## Stated exercise:
Only the lines from the one containing "# Gallery from" through the one containing "obj.data.transform(world)" are to be copied, exactly and with both ends kept.

## Dataset section:
● ● ● ●

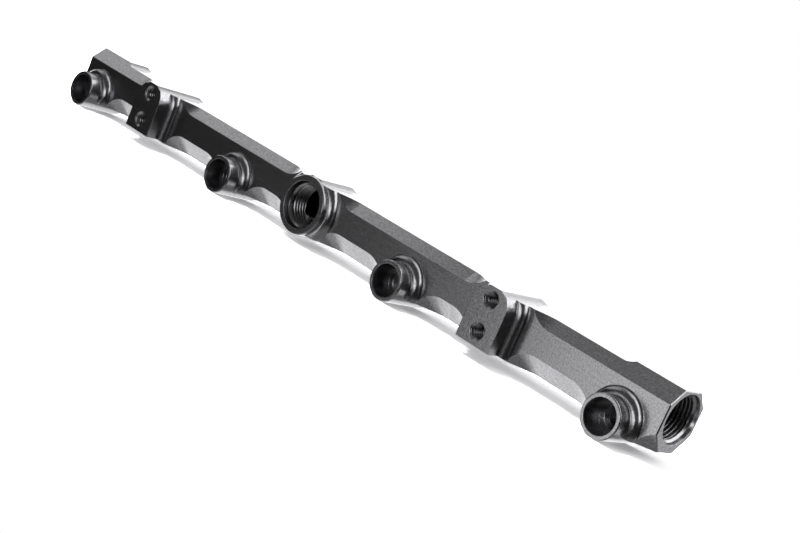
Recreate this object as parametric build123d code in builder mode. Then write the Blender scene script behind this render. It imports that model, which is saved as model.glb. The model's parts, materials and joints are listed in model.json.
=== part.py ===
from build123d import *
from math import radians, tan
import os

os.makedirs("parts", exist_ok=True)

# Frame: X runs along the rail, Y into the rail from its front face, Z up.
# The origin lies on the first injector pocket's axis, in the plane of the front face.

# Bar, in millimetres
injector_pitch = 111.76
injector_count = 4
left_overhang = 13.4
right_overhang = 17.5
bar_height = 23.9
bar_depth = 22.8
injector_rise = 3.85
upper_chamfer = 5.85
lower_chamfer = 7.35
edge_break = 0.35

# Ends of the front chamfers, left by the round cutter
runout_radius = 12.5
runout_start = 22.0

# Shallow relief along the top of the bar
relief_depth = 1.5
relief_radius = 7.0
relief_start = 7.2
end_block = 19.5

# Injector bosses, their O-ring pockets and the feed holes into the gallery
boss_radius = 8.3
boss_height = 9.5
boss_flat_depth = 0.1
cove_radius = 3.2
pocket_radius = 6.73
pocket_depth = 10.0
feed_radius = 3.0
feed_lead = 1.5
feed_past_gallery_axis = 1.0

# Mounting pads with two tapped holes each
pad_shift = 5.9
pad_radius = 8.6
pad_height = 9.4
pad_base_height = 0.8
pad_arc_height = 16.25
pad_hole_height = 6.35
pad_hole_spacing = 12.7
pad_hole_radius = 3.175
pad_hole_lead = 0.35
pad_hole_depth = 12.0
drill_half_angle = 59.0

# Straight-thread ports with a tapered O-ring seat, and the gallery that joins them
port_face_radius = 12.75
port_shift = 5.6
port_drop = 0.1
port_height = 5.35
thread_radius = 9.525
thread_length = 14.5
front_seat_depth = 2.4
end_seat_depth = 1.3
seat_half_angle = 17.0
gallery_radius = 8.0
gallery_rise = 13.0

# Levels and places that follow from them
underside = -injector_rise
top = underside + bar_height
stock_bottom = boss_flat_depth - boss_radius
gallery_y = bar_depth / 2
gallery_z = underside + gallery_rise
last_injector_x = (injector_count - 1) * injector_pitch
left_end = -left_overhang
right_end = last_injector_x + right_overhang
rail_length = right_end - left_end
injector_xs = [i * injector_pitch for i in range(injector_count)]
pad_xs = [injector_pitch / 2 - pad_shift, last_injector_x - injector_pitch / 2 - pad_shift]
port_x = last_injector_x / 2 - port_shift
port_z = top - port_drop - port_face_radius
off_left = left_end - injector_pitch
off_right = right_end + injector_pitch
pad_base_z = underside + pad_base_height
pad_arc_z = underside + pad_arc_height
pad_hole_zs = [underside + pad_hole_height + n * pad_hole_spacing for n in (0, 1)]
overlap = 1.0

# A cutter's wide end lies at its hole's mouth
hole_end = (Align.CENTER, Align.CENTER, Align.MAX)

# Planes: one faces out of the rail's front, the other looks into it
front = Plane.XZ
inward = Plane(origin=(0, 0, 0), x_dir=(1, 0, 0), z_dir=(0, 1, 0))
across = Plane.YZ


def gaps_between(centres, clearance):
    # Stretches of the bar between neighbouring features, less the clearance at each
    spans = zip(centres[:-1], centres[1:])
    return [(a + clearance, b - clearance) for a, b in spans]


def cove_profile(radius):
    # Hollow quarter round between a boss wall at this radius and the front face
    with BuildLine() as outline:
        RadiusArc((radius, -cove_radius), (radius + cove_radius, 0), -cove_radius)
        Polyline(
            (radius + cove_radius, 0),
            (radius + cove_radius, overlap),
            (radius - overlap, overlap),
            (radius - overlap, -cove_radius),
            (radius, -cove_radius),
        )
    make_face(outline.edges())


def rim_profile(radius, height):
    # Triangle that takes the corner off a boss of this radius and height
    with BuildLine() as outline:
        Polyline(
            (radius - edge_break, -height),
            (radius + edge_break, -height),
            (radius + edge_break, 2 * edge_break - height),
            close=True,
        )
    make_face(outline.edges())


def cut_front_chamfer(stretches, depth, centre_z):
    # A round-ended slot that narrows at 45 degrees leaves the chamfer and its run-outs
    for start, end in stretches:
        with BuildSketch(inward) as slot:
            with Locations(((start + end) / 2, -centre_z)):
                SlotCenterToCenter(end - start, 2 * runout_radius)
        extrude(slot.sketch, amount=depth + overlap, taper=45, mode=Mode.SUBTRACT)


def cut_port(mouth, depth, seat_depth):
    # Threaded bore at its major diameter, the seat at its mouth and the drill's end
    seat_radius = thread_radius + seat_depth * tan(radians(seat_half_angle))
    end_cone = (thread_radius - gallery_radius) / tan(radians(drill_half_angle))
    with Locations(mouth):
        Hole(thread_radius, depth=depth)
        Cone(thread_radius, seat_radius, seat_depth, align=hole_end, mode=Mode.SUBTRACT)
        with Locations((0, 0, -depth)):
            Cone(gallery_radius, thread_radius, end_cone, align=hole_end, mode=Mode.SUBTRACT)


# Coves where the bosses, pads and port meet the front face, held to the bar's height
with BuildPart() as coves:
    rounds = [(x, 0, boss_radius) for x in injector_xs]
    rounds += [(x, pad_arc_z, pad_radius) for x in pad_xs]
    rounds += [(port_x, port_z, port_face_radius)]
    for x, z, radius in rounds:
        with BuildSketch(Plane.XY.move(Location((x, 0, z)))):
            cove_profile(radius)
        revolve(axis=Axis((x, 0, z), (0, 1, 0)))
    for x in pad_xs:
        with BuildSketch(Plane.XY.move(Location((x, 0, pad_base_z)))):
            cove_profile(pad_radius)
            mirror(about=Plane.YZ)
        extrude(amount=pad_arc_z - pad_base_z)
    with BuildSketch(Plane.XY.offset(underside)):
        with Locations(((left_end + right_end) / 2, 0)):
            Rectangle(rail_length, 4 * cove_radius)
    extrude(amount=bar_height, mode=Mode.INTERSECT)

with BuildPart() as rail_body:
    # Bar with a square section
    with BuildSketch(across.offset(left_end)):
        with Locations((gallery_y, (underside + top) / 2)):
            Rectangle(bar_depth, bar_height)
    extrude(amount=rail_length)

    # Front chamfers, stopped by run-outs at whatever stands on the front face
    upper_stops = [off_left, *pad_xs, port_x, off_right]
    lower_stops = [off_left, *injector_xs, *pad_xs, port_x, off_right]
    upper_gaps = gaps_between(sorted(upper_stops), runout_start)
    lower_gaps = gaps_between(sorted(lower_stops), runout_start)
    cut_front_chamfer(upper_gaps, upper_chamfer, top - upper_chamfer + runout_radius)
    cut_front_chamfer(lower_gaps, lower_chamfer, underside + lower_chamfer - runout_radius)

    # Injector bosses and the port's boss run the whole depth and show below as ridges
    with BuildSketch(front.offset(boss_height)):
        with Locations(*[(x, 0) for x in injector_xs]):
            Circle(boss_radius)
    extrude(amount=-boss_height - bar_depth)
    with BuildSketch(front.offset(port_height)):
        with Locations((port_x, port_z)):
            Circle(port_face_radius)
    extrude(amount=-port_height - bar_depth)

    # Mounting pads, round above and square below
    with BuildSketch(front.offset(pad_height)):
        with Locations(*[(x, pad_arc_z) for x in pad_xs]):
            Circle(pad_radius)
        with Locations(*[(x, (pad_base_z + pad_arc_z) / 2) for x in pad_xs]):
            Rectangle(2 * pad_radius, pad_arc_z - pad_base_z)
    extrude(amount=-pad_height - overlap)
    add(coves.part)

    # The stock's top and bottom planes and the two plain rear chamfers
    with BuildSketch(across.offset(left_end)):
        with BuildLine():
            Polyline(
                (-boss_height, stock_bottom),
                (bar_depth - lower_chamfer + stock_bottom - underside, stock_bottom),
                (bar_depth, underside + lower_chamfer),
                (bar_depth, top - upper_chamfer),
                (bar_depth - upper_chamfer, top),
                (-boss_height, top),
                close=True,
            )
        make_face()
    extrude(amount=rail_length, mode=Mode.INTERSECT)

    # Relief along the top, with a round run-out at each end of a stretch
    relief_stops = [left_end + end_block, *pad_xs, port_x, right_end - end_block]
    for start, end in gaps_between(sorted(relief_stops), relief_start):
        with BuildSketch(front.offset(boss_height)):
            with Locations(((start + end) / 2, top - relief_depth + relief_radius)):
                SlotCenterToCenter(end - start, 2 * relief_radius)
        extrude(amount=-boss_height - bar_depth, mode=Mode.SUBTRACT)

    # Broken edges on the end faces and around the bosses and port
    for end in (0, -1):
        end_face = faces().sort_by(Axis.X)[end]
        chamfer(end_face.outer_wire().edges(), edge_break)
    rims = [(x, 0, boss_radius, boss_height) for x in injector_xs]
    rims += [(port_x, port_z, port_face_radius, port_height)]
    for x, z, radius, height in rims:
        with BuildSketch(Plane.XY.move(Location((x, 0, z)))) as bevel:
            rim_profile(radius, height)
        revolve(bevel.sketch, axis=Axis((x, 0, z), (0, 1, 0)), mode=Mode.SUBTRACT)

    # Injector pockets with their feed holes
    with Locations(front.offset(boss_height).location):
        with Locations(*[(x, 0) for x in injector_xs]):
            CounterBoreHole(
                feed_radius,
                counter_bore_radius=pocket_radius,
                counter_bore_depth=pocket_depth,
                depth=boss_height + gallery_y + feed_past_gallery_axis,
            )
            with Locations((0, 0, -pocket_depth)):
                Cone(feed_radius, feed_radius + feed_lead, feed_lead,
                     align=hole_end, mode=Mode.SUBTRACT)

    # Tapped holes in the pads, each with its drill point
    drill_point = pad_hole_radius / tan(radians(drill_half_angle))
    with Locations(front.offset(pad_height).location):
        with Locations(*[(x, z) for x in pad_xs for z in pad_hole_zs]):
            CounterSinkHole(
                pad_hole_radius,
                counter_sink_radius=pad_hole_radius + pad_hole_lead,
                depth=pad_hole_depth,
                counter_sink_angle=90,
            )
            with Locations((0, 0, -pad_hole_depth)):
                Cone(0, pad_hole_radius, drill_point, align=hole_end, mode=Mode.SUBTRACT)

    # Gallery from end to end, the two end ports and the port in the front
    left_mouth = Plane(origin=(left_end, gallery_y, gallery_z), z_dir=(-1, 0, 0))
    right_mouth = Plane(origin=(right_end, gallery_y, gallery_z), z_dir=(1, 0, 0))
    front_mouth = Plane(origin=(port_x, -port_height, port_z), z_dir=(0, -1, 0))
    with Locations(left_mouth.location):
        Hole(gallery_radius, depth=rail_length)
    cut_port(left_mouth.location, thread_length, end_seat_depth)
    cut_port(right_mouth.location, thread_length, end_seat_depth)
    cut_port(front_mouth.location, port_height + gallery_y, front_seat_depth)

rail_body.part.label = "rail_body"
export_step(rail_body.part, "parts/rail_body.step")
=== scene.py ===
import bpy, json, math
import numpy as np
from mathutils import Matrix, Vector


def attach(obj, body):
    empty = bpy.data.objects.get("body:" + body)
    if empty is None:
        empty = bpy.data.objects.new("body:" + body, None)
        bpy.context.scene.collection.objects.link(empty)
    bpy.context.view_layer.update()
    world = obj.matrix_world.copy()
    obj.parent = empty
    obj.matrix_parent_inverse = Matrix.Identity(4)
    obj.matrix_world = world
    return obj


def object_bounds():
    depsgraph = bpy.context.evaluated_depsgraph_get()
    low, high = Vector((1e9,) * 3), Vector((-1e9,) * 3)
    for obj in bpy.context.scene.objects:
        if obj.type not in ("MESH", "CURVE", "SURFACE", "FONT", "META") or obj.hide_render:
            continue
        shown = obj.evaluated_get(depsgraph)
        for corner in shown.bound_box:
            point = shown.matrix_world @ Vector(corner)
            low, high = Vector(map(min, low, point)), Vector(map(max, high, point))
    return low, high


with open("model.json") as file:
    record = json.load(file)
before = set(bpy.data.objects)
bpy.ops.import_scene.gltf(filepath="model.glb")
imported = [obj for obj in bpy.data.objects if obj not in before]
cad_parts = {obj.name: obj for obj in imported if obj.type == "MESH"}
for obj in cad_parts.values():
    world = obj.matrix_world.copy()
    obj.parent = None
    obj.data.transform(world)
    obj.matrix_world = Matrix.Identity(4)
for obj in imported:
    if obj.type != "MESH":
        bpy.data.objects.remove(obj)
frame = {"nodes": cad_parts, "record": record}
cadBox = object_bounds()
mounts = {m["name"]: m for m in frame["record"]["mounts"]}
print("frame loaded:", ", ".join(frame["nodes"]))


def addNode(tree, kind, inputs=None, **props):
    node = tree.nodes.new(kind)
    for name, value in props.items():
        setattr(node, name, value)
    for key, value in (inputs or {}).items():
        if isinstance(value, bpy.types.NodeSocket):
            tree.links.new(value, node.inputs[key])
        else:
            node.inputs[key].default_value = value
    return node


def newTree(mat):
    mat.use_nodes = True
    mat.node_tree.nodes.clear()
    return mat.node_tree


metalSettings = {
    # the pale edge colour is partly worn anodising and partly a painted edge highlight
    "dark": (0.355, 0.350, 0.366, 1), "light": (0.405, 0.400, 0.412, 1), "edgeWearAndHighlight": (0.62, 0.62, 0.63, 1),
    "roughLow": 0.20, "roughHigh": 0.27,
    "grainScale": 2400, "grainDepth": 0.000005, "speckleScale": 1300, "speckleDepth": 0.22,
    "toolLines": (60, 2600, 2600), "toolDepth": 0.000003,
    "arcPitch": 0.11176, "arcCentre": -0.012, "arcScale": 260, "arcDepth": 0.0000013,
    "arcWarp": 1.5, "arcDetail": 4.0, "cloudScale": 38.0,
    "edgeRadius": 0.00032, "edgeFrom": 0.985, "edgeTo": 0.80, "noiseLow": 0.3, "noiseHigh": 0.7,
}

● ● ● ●

## Correct result:
    # Gallery from end to end, the two end ports and the port in the front
    left_mouth = Plane(origin=(left_end, gallery_y, gallery_z), z_dir=(-1, 0, 0))
    right_mouth = Plane(origin=(right_end, gallery_y, gallery_z), z_dir=(1, 0, 0))
    front_mouth = Plane(origin=(port_x, -port_height, port_z), z_dir=(0, -1, 0))
    with Locations(left_mouth.location):
        Hole(gallery_radius, depth=rail_length)
    cut_port(left_mouth.location, thread_length, end_seat_depth)
    cut_port(right_mouth.location, thread_length, end_seat_depth)
    cut_port(front_mouth.location, port_height + gallery_y, front_seat_depth)

rail_body.part.label = "rail_body"
export_step(rail_body.part, "parts/rail_body.step")
=== scene.py ===
import bpy, json, math
import numpy as np
from mathutils import Matrix, Vector


def attach(obj, body):
    empty = bpy.data.objects.get("body:" + body)
    if empty is None:
        empty = bpy.data.objects.new("body:" + body, None)
        bpy.context.scene.collection.objects.link(empty)
    bpy.context.view_layer.update()
    world = obj.matrix_world.copy()
    obj.parent = empty
    obj.matrix_parent_inverse = Matrix.Identity(4)
    obj.matrix_world = world
    return obj


def object_bounds():
    depsgraph = bpy.context.evaluated_depsgraph_get()
    low, high = Vector((1e9,) * 3), Vector((-1e9,) * 3)
    for obj in bpy.context.scene.objects:
        if obj.type not in ("MESH", "CURVE", "SURFACE", "FONT", "META") or obj.hide_render:
            continue
        shown = obj.evaluated_get(depsgraph)
        for corner in shown.bound_box:
            point = shown.matrix_world @ Vector(corner)
            low, high = Vector(map(min, low, point)), Vector(map(max, high, point))
    return low, high


with open("model.json") as file:
    record = json.load(file)
before = set(bpy.data.objects)
bpy.ops.import_scene.gltf(filepath="model.glb")
imported = [obj for obj in bpy.data.objects if obj not in before]
cad_parts = {obj.name: obj for obj in imported if obj.type == "MESH"}
for obj in cad_parts.values():
    world = obj.matrix_world.copy()
    obj.parent = None
    obj.data.transform(world)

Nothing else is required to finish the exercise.